Hi just read this of a Spanish Forum but cannot verify how true it is.


I was just reading an article (caravan club magazine July 2011) called Robbery warning! Generally its about touring Europe, crime advice and reporting it 
and for Spain it says 

“in Spain you can also dial 902 10 21 12 this line is manned by English speaking staff who will take your statement in English, translate it into Spanish, then fax/email it to the nearest police station.
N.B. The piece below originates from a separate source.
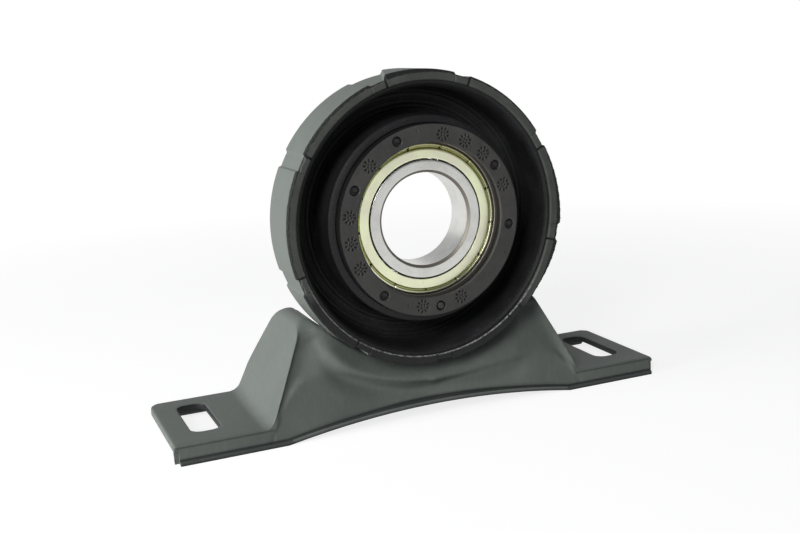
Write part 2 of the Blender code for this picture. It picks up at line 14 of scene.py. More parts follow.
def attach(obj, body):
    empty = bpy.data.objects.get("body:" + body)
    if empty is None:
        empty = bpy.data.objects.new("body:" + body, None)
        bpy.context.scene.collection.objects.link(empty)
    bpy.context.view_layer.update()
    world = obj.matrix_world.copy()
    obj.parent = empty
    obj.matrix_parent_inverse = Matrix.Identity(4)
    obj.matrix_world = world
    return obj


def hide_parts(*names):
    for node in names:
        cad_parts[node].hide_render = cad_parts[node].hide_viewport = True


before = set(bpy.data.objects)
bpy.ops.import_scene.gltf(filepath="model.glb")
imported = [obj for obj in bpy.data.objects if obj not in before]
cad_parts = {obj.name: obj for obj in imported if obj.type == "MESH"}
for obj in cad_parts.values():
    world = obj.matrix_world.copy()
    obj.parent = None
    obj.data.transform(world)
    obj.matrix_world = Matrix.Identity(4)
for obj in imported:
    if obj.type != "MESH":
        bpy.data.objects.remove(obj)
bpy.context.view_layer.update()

You will also be advised of where the nearest police station is so you can go in and sign your statement” 

Does anyone have any knowledge of this or experience

Waz


----------



## mikebeaches (Oct 18, 2008)

Hi Waz

Thankfully, I haven't needed to use the emergency telephone number, but Don Madge kindly started a thread on the subject earlier this year:

http://www.motorhomefacts.com/ftoptitle-105521-emergency-phone-number-in-spain.html

I made a note because it sounded as though it could be invaluable in an otherwise difficult situation.


----------



## hogan (Oct 31, 2006)

Yes I have used it on 2 occasions when 2 of my friends had there house broken into. 
Works very well until you have to go into the police station no one will speak Spanish although they can get someone on the end of a phone. 
Average time in the police station is 5 hours and I speak Spanish. 
But don't worry all cities are dangerous,the worse part of Spain is the service stations on the motorway between Valencia and Barcelona just don't stop at them. 
And don't stop for a unmarked car. 
If you have any concern for your safety just put your mobile phone to your ear and pretend to make a call.That never fails to frighten them off.
I have lived here 10 years and done the whole of Spain in a motorhome never had any problems

Enjoy yourself


----------